The conventional (but still effective) underdog sporting tropes bolster this plotline because… something has to happen, and to allow the talented cast to interact in ways that show off their comic and occasionally genuinely dramatic chops. Anna Kendrick engages in a largely believable romance with Skylar Astin, the world’s least-threatening and most available male, but also a guy with enough self-confidence to reject Kendrick after the renegade attitude by which she defines herself reveals a total lack of respect for his feelings. That’s one of Pitch Perfect’s greatest strengths. In this type of movie, the lone wolf who comes to redefine the musical act and/or sports team usually has to grow past their stifling parents or their lack of drive.

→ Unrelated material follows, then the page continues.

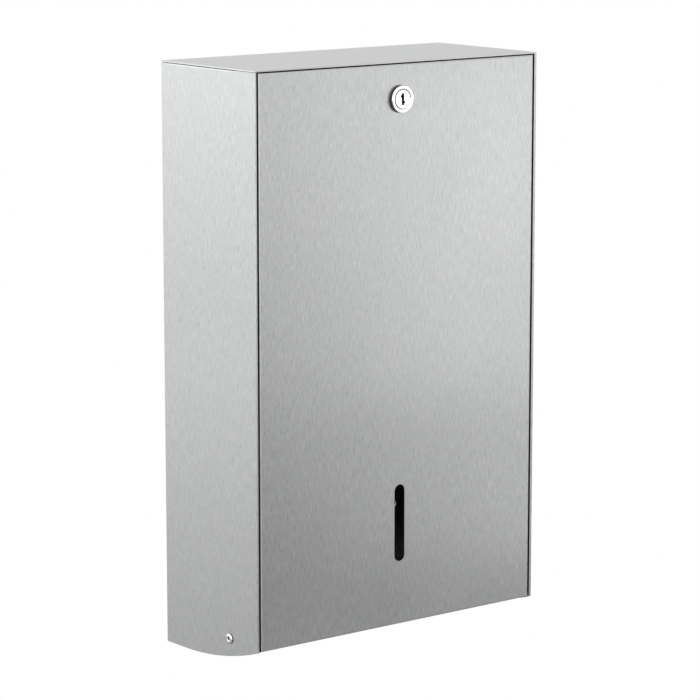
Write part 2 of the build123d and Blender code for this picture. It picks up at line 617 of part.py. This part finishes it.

Pitch Perfect bucks that trend by presenting a hero with obvious talent but a genuine lack of maturity, thinking herself above her peers when, in fact, her cynicism actually demonstrates the exact opposite. Bravo. Bravissimo.

So with the heroine’s character arc actually arcing for a change and the dramatic weight of the film actually showing up on a scale, Pitch Perfect is free to focus on the enjoyable supporting characters who each, like in bad movies of this stripe, have a single defining trait, but at least the traits are interesting. Fat Amy, played by Rebel Wilson, is the brunt of several anti-cardio jokes but she also enjoys a healthy sex life and is at least once seen as the object of the innate affection of multiple male swimsuit models. Lily, played by Hana Mae Lee, is the quiet one who inevitably belts out a surprisingly potent solo at the end, but only after inaudibly declaring that she starts fires just to feel joy and did a nickel in a maximum-security prison. The stuck-up leader, played by Anna Camp, attempts to stifle the heroine’s creativity but eventually embraces change… along with her barely controllable need to projectile vomit at nearly all times. These characters are, for the highly specific subgenre at hand at rate, novel at worst, and uniquely entertaining at best. That’s a win/win.

Okay, so Pitch Perfect isn’t exactly pitch perfect. You won’t learn anything valuable, it doesn’t introduce anything new to the cinematic medium and the world will remain largely the same after its release. It is, however, damned good genre entertainment. I laughed my pianissimo off, and that’s no small achievement for a film of any pedigree. What’s more, I never felt pandered to. This isn’t a blatant marketing cash grab, nor is it a celebration of negativity that simultaneously mocks and justifies antisocial behavior. This is a good movie. It feels good, it sounds good and, for about two hours, it makes life pretty good. Pitch Perfect sings.